PROPERTY FROM A PRIVATE NEW YORK COLLECTION
Marking a pivotal and transformative moment in the career of Gilbert and George, Bugger is a monumental work from the artists’ definitive Dirty Words Pictures. Each meticulously apportioned in the artists’ signature manner into sleek minimalist grids, the Dirty Words Pictures are a tour de force of Gilbert and George’s praxis; indeed, many works from the series are held in prestigious museum collections such Cunt Scum in Tate, London; Angry in Kröller-Müller Museum, Otterlo; Are You Angry Or Are You Boring? in Stedelijk Van Abbesmuseum, Eindhoven; Cunt in Musée d'Art Moderne de la Ville de Paris; Fuck in Kunstmuseum Wolfsburg; Queer in Museum Boijmans Van Beuningen, Rotterdam; Smash in Arts Council Collection, London; and Suck in San Francisco Museum of Modern Art. Remarkable for its intensity of vision, this extraordinary body of work consolidates and advances the compositional grammar wrought by the artists’ preceding piece, Red Morning, to create the cornerstone of their inimitable style – a style that has influenced a whole generation of artists. Emblazoned across the present work’s lintel, scratched into a stone wall, is the word ‘Bugger’ which is split into five consecutive single frames: “by putting the word along the top, then something vertical down both sides, it looked like a door. A door of hell. We found much of the graffiti in doorways... We became interested to know what makes a person do that” (Gilbert and George cited in: Carter Ratcliff, Gilbert and George: The Complete Pictures 1971-1985, London 1986, p. XXVII). The artists’ obscene proclamations assume a twofold role in this series becoming both the source and title of the Dirty Words Pictures.
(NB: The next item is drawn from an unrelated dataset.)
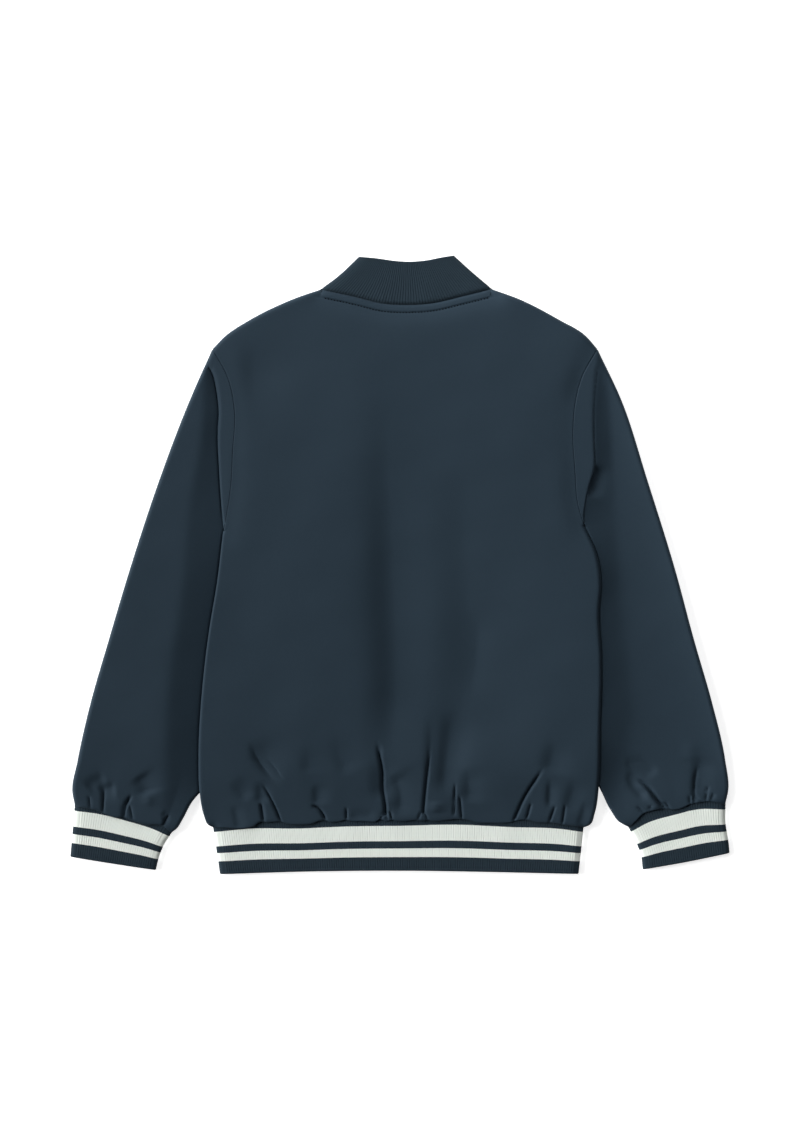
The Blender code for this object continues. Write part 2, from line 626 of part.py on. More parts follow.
def make_front(side):
    shoulder = shoulder_points(side)
    top = np.concatenate([shoulder[:-1], front_neck_points(side, side.neck_front)])
    bottom = at(HEM_LINE, front_hem_points(side))
    outer = np.concatenate([side.arm_rows(side.armhole_front), side.side_rows()])
    down = (distances(outer) / distances(outer)[-1])[:, None]
    plan = fill(top, bottom, outer, (1 - down) * top[-1] + down * bottom[-1])
    armpit = len(side.arm_rows(side.armhole)) - 1
    seams = [edge_run(plan, "top", len(shoulder) - 1), edge_run(plan, "left", 0, armpit),
             edge_run(plan, "bottom")]
    folds = [edge_run(plan, "top", 0, len(shoulder) - 1), edge_run(plan, "left", armpit)]
    panel(f"front_{side.name}", plan, back_top, -1, ["navy_cloth"], seams, folds)


def ring(upper, lower):
    """A tube's grid from its upper half, outer edge first, and its lower half, which go round together."""
    layer = np.r_[np.ones(upper.shape[1]), -np.ones(lower.shape[1] - 2)]
    layer[[0, upper.shape[1] - 1]] = 0
    return np.concatenate([upper, lower[:, -2:0:-1]], axis=1), layer


def make_sleeve(side):
    outer, inner = side.sleeve_rows()
    end = at(side.cuff_seam, spread(side.cuff_seam, ARMHOLE_SPANS))
    halves = [fill(side.arm_rows(line), end, outer, inner) for line in (side.armhole, side.armhole_front)]
    plan, layer = ring(*halves)
    seams = [edge_run(plan, "top"), edge_run(plan, "bottom", lean=SEAM_LEAN)]
    panel(f"sleeve_{side.name}", plan, sleeve_top(side), layer, ["navy_cloth"], seams, closed=True)


def stripe_rows():
    """Shares of a rib's height where its grid has rows, and the finish of each strip between them."""
    finishes = ["navy", "white"]
    return np.array([0] + [stripe.ends_at for stripe in STRIPES]), [finishes.index(s.colour) for s in STRIPES]


def along_share(line, shares):
    return at(line, shares * distances(line)[-1])


def make_cuff(side):
    shares, finish_of_row = stripe_rows()
    across = spread(side.cuff_seam, ARMHOLE_SPANS)
    top = at(side.cuff_seam, across)
    bottom = along_share(side.cuff_edge, across / across[-1])
    half = fill(top, bottom, along_share(side.cuff, shares), along_share(side.cuff_inner, shares))
    plan, layer = ring(half, half)
    seams = [edge_run(plan, "top", lean=SEAM_LEAN)]
    panel(f"cuff_{side.name}", plan, rib_top, layer, ["navy_rib", "white_rib"], seams, closed=True,
          finish_of_row=finish_of_row)


def strip(parts):
    """A strip's grid: from one front edge along the lower layer, over the back, and to the other."""
    left, back, right = parts
    layer = np.r_[-np.ones(left.shape[1] - 1), np.ones(back.shape[1]), -np.ones(right.shape[1] - 1)]
    first_fold = left.shape[1] - 1
    layer[[first_fold, first_fold + back.shape[1] - 1]] = 0
    return np.concatenate([left[:, :0:-1], back, right[:, 1:]], axis=1), layer


def make_hem_band():
    shares, finish_of_row = stripe_rows()
    total = distances(HEM_LINE)[-1]
    sides = [along_share(side.band, shares) for side in SIDES]
    back = fill(at(HEM_LINE, hem_points()), along_share(BAND_LINE, hem_points() / total), *sides)
    fronts = []
    for side, fold in zip(SIDES, sides):
        where = front_hem_points(side)
        top = at(HEM_LINE, where)
        bottom = along_share(BAND_LINE, where / total)
        bottom[-1, 0] = front_edge(side)
        fronts.append(fill(top, bottom, fold, top[-1] + shares[:, None] * (bottom[-1] - top[-1])))
    plan, layer = strip([fronts[0], back, fronts[1]])
    panel("hem_band", plan, rib_top, layer, ["navy_rib", "white_rib"],
          [edge_run(plan, "top", lean=SEAM_LEAN)], finish_of_row=finish_of_row)


def make_collar():
    shares = np.array(COLLAR_ROWS)
    sides = [along_share(side.collar, shares) for side in SIDES]
    across = neck_points() / distances(NECK_LINE)[-1]
    back = fill(along_share(COLLAR_LINE, across), at(NECK_LINE, neck_points()), *sides)
    fronts = []
    for side, fold in zip(SIDES, sides):
        top = front_neck_points(side, side.collar_front_edge)
        bottom = front_neck_points(side, side.neck_front)
        fronts.append(fill(top, bottom, fold, top[-1] + shares[:, None] * (bottom[-1] - top[-1])))
    plan, layer = strip([fronts[0], back, fronts[1]])
    panel("collar", plan, collar_top, layer, ["navy_rib"], [edge_run(plan, "bottom")])


# Zip

def block(name, size, location, finish="zip_metal", cutter=False):
    """A box of a given size about its middle."""
    work = bmesh.new()
    bmesh.ops.create_cube(work, size=1)
    bmesh.ops.scale(work, vec=size, verts=work.verts)
    mesh = bpy.data.meshes.new(name)
    work.to_mesh(mesh)
    work.free()
    return placed(name, mesh, [finish], location, cutter)


def rod(name, radius, length, location, segments=16, cutter=False):
    """A cylinder along X."""
    work = bmesh.new()
    bmesh.ops.create_cone(work, cap_ends=True, segments=segments, radius1=radius, radius2=radius, depth=length)
    bmesh.ops.rotate(work, verts=work.verts, matrix=Matrix.Rotation(math.pi / 2, 3, "Y"))
    mesh = bpy.data.meshes.new(name)
    work.to_mesh(mesh)
    work.free()
    return placed(name, mesh, ["zip_metal"], location, cutter)


def combined(item, others, operation):
    for other in others:
        step = item.modifiers.new(other.name, "BOOLEAN")
        step.operation = operation
        step.object = other


def between(low, high):
    """Size and middle along one axis."""
    return high - low, (low + high) / 2


def make_tapes():
    length, y = between(TAPE_BOTTOM, TAPE_TOP)
    for side in SIDES:
        x = CENTRE + side.sign * (CHAIN_WIDTH / 2 + SEAM_GAP + TAPE_WIDTH / 2)
        block(f"zip_tape_{side.name}", (TAPE_WIDTH, length, TAPE_THICKNESS), (x, y, TAPE_MIDDLE), "zip_tape")


def make_chain():
    length, y = between(TAPE_BOTTOM + BOX_LENGTH + SEAM_GAP, POST_BOTTOM - SEAM_GAP)
    block("zip_chain", (CHAIN_WIDTH, length, CHAIN_THICKNESS), (CENTRE, y, TAPE_MIDDLE))


def make_box():
    thickness, z = between(BOX_LOW, BOX_TOP)
    block("zip_box", (CHAIN_WIDTH, BOX_LENGTH, thickness), (CENTRE, TAPE_BOTTOM + BOX_LENGTH / 2, z))


def make_slider():
    """Two plates over and under the chain, joined by a post where its halves part, with flanges
    that close towards the tapes and two ears that hold the pull's pin."""
    running = CHAIN_THICKNESS / 2 + SEAM_GAP
    plate_middle = running + PLATE / 2
    lip, lip_middle = between(TAPE_THICKNESS / 2 + SEAM_GAP, running + PLATE / 2)
    pieces = [block("slider_top", (SLIDER_WIDTH, SLIDER_LENGTH, PLATE),
                    (CENTRE, SLIDER_Y, TAPE_MIDDLE + plate_middle), cutter=True)]
    for layer in (-1, 1):
        for side in (-1, 1):
            x = CENTRE + side * (SLIDER_WIDTH - FLANGE) / 2
            pieces.append(block("slider_flange", (FLANGE, SLIDER_LENGTH, lip),
                                (x, SLIDER_Y, TAPE_MIDDLE + layer * lip_middle), cutter=True))
    pieces.append(block("slider_post", (POST_WIDTH, POST_LENGTH, 2 * plate_middle),
                        (CENTRE, POST_BOTTOM + POST_LENGTH / 2, TAPE_MIDDLE), cutter=True))
    ear_height, ear_z = between(HINGE_Z - BARREL_RADIUS, TAPE_MIDDLE - plate_middle)
    ear_length, ear_y = between(HINGE_Y - BARREL_RADIUS, SLIDER_Y - SLIDER_LENGTH / 2 + PLATE)
    for side in (-1, 1):
        x = CENTRE + side * (BARREL_WIDTH / 2 + SEAM_GAP + EAR_THICKNESS / 2)
        pieces.append(block("slider_ear", (EAR_THICKNESS, ear_length, ear_height), (x, ear_y, ear_z), cutter=True))
    pin_length = BARREL_WIDTH + 2 * SEAM_GAP + EAR_THICKNESS
    pieces.append(rod("slider_pin", PIN_RADIUS, pin_length, (CENTRE, HINGE_Y, HINGE_Z), cutter=True))
    slider = block("zip_slider", (SLIDER_WIDTH, SLIDER_LENGTH, PLATE), (CENTRE, SLIDER_Y, TAPE_MIDDLE - plate_middle))
    combined(slider, pieces, "UNION")


def make_pull():
    """A barrel on the slider's pin, with a flat tab that widens clear of the ears. Its origin is
    on the hinge axis."""
    hinge = (CENTRE, HINGE_Y, HINGE_Z)
    tab_z = HINGE_Z - BARREL_RADIUS + PULL_THICKNESS / 2
    neck = 2.2 * BARREL_RADIUS
    tab = bpy.data.curves.new("pull_tab", "CURVE")
    tab.dimensions = "2D"
    tab.fill_mode = "BOTH"
    tab.extrude = PULL_THICKNESS / 2
    half = BARREL_WIDTH / 2
    wide = PULL_WIDTH / 2
    corner = wide / 2
    outline = [(half, 0), (half, -neck), (wide, -neck - corner), (wide, corner - PULL_LENGTH),
               (wide - corner, -PULL_LENGTH)]
    outline += [(-x, y) for x, y in outline[::-1]]
    spline = tab.splines.new("POLY")
    spline.points.add(len(outline) - 1)
    for point, (x, y) in zip(spline.points, outline):
        point.co = (x, y, 0, 1)
    spline.use_cyclic_u = True
    flat = bpy.data.objects.new("pull_tab", tab)
    tools.objects.link(flat)
    bpy.context.view_layer.update()
    mesh = bpy.data.meshes.new_from_object(flat.evaluated_get(bpy.context.evaluated_depsgraph_get()))
    bpy.data.objects.remove(flat)
    work = bmesh.new()
    work.from_mesh(mesh)
    bmesh.ops.remove_doubles(work, verts=work.verts, dist=1e-6)
    work.to_mesh(mesh)
    work.free()
    arm = placed("pull_arm", mesh, ["zip_metal"], (CENTRE, HINGE_Y, tab_z), cutter=True)
    bore = rod("pull_bore", BORE_RADIUS, 2 * BARREL_WIDTH, hinge, cutter=True)
    pull = rod("zip_pull", BARREL_RADIUS, BARREL_WIDTH, hinge)
    combined(pull, [arm], "UNION")
    combined(pull, [bore], "DIFFERENCE")


for old in list(bpy.data.objects):
    bpy.data.objects.remove(old)
jacket = collection("outdoor_jacket")
tools = collection("cutters")
ground = bpy.data.objects.new("ground", None)
jacket.objects.link(ground)
ground.location = CENTRING

make_back()
for each in SIDES:
    make_front(each)
    make_sleeve(each)
    make_cuff(each)
make_hem_band()
make_collar()
make_tapes()
make_chain()
make_box()
make_slider()
make_pull()
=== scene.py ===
# A child's zip jacket laid flat with its back up: cloth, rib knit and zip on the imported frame.
# Metres, in the frame's axes: +X to the right seen from above, +Y from hem to collar, +Z up. The pattern's
# lines and folds are in millimetres.

import math

import bmesh
import bpy
import numpy as np
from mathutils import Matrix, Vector


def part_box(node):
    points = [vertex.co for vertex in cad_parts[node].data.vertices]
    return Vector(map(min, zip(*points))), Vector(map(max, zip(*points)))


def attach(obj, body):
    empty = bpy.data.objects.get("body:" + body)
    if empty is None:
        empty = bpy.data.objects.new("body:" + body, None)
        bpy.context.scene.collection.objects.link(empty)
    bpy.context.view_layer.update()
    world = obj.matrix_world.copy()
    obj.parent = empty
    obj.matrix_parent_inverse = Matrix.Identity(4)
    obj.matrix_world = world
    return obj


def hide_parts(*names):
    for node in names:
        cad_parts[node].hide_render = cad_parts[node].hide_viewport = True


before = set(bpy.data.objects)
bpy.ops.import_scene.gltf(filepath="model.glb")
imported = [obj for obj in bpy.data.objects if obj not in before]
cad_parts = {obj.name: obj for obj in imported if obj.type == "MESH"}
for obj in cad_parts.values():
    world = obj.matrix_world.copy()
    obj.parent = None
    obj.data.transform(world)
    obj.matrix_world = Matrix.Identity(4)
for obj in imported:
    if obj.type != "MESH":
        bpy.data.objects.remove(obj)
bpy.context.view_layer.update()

# The pattern's lines are drawn about a centre front at zipX; the frame's zip says where they lie
pattern = {"zipX": 0.003, "tapeBottom": -0.288, "slot": 0.010}
chainLow, chainHigh = (np.array(corner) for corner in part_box("zip_chain"))
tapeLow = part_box("zip_tape_left")[0]
shift = np.array([(chainLow[0] + chainHigh[0]) / 2 - pattern["zipX"], tapeLow[1] - pattern["tapeBottom"]])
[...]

Executed in 1977, a year of political and social unrest in England, Bugger points to the acceleration in social and cultural disaffection that was in part born of the anti-establishment punk rock movement that gained momentum in the same year. Stripping back romantic notions of the city, Bugger is infused with the vital sheen of contemporaneity, a timeless appeal that still thoroughly engages with our own modern-day society. Speaking of this moment Gilbert recalls, “England was so run down in 1975, 1976, 1977, it was totally anarchic, with big piles of rubbish lying in Leicester Square, with super-flies and super-rats…”; while George added, “Continental people saw England as a big pile of shit with a punk rock waving a swastika on top of it” (Gilbert and George cited in: Michael Bracewell, ‘Writing the Modern World’ in: Exh. Cat., London, Serpentine Gallery, Gilbert and George: Dirty Words Pictures, 2002, p. 15). Two columns of photographed newspaper spreads, trampled onto sidewalks, mark the borders of the present work, relaying punchy, political headline-slogans such as ‘Bet on Decent’, ‘Freedom Fighter’ and ‘Strike? Stuffed!’. They are crudely juxtaposed by photographs of Savile Row-esque shop fronts, and two black and white images of a modernist office block. As with other works in this series, these images are derived from the artists’ East London environs. In the centre is a primitive, bright red stick figure, flanked by portraits of Gilbert and George. Having introduced red into their oeuvre for the first time in 1974, the intense and iconic red interventions in the Dirty Words Pictures series come to evocatively accentuate the potency of the surrounding black and white images. As George elaborated, "We were looking for a more aggressive, more powerful image. Red has more strength than black. Black and white is powerful but red on top of it is even more so. It's louder" (George cited in: Carter Ratcliff, op. cit., p. XXIII).
The overwhelming scope and ambition achieved in Bugger, and the Dirty Words Pictures as a wider whole, demonstrates a new level of compositional rigour that is self-consciously transgressive, cementing aesthetic order within the chaos and conflict the artists experienced around them. The regular grid structure that was introduced in earnest in Cherry Blossom, 1974, has been tightened in the present work by eliminating the gaps between each component of the grid to give a more coherent, vital work that assumes a mural-like quality. The unifying architectonic structure takes on a double function and intriguingly also serves to break up the pictorial field, highlighting Gilbert and George’s central preoccupation with the fractured nature of the city. In doing so, the notion of the city that Gilbert and George present in Bugger is not a real one, but a mental conception of the metropolis as a duality where the crowd is at once an anonymous throng and a mass of highly individualised figures. As the artists themselves have said: “to walk the streets of London is to walk the streets of the world” (Gilbert and George cited in: Lisa Corrin, ‘Are you angry or are you boring?’ in: op. cit., 2002, p. 31).